On the flipside, the rapid evolution of workloads in the AI space could spell disaster if Etched.ai specializes too much.
“That’s a real risk, and I think it’s turning off a lot of other people from going down this route, but transformers aren’t changing,” Uberti said. “If you look back four years to GPT-2, compared to Meta’s recent Llama model, there are just two differences—the size and the activation function. There are differences in how it is trained, but that doesn’t matter for inference.”
The basic components of transformers are fixed, and while there are nuances, Uberti is not worried.
“Innovations don’t come out of thin air,” he said. “There’s still this cycle of things published in academia that takes some time to be integrated.”
Uberti’s examples are gated linear activation units, which first appeared in literature in 2018 but didn’t find their way into Google’s Palm model until 2020, and 2021’s Alibi, a method for positional encoding, which didn’t find widespread adoption until the end of 2022. A typical startup might take 18-24 months to develop a chip from scratch.
“The edge industry tells us a lot—the one lesson they’ve learned is not to specialize, that you don’t know what the future holds, place your bets in the wrong place and you could be useless,” Uberti said. “We took that advice and threw it out the window.”
Sohu chip
The partners have been working ideas for their first chip, codenamed Sohu, which they claim can reach 140× the throughput per dollar compared with an Nvidia H100 PCIe card processing GPT-3 tokens.
Sohu will be “a chip that has a lot of memory,” and Uberti hinted that the two-order-of–magnitude performance metric was mainly due to impressive throughput (rather than a drastic cost differential), with the chip designed to support large batch sizes.
The men have “most of the architecture fleshed out” already, Uberti said. The tiled nature of the design should make design faster and minimize complexity, he added. Supporting only one type of model also minimizes the complexity of the software stack, particularly the compiler.
The company’s customers will be anyone who wants to pay less to use ChatGPT. Beyond that, the company is still working on its business model, Uberti said, confirming the company already has “customer dollars committed” but declined to give further details.
Etched.ai plans to spend its seed funding on hiring an initial team, getting to work on the RTL front-end development and begin talking to IP providers. So far, Etched.ai has hired Mark Ross as chief architect, who had a spell as Cypress CTO in the early 2000s.
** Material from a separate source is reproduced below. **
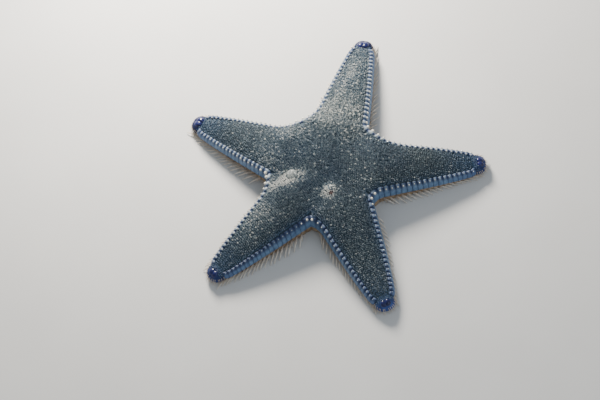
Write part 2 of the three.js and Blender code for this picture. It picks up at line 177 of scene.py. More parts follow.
def underPoint(arm, t, across, lift=0.0):
    place = rowPlace(arm, t, across)
    rim = np.where(t >= 0, rimRise(np.clip(t, 0, 1)), star["rimRootRise"])
    aside = place @ arm["across"] / star["furrowHalf"]
    furrow = np.clip(1 - aside ** 2, 0, 1) * star["furrowDepth"] * rim
    away = np.linalg.norm(place, axis=-1) / star["mouthRadius"]
    mouth = np.clip(1 - away ** 2, 0, 1) * star["mouthDepth"]
    return np.concatenate([place, (np.maximum(furrow, mouth) + lift)[..., None]], axis=-1)


# Slow variation of tone over the plan, and a little darker round the disc's middle. The other patches and
# the sheen streaks are painted light. The pale ones are painted sheen and highlights on slopes that face the
# light, on the far arm, on the cone, round the sieve plate, along the right arm's lower edge and at the near
# right tip.
# The dark ones are painted shade on the right arm and on the near left arm's shaded side. The tip blue is
# weaker on the far and left arms, where their paler tone is painted sheen.
marks = {"waves": rng.normal(0, 0.3, (7, 2)), "phases": rng.uniform(0, math.tau, 7), "slowShare": 0.07,
         "patches": [((-1.0, 2.0), 7.0, -0.06), ((1.1, -7.3), 1.9, 1.1), ((-9.8, -2.4), 1.8, 0.8),
                     ((5.0, 20.0), 11.0, 0.24), ((9.0, 38.0), 12.0, 0.27), ((26.0, 2.0), 15.0, -0.18),
                     ((39.0, 3.0), 7.0, 0.08), ((-18.5, -10.5), 6.0, 0.24), ((-24.0, -17.0), 5.0, 0.1),
                     ((-28.0, -26.0), 7.0, 0.1), ((-1.8, -11.2), 2.6, 0.18), ((10.0, -23.0), 9.0, 0.09),
                     ((-16.5, 4.0), 4.5, 0.26), ((-9.5, 11.5), 3.8, 0.28), ((3.4, 14.6), 6.5, 0.13),
                     ((11.3, -2.9), 5.0, 0.15), ((-10.7, -10.5), 3.6, -0.12),
                     ((14.8, -35.0), 8.0, 0.24)],
         "sheenStreaks": [((-13.6, -4.6), (-6.6, -1.4), 2.1, 0.5), ((1.8, 21.0), (7.0, 35.0), 0.8, 0.2),
                     ((12.0, -4.8), (33.0, -0.3), 1.6, 0.16)],
         "spotAt": (1.7, -7.7), "spotSize": 0.45, "tipBlue": (0.8, 0.25, 0.5, 0.75, 0.85)}


# Fades from 1 at a middle, which may differ for each place
def fading(place, middle, spread):
    return np.exp(-(np.linalg.norm(place - middle, axis=-1) / spread) ** 2)


# Tone of the back: a slow variation at random, plus the painted sheen and shade of the patches and streaks
def toneWithPaintedLight(place):
    slow = np.sin(place @ marks["waves"].T + marks["phases"]).sum(-1) / 3
    tone = marks["slowShare"] * slow
    for middle, spread, share in marks["patches"]:
        tone = tone + share * fading(place, np.array(middle), spread)
    for start, end, spread, share in marks["sheenStreaks"]:
        start, run = np.array(start), np.array(end) - np.array(start)
        along = np.clip((place - start) @ run / (run @ run), 0, 1)
        tone = tone + share * fading(place, start + along[..., None] * run, spread)
    return tone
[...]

The company will seek to do a series A likely at the beginning of next year.
“Most investors are skeptical, and rightfully so, because what they see is a pair of undergrads trying to tackle the semiconductor industry,” Zhu said. “But there is definitely still a non-trivial portion of investors who are impressed and excited by the vision that we’re pitching them and what we think that this can become.”
Etched.ai is aiming to have its Sohu chip available in 2024.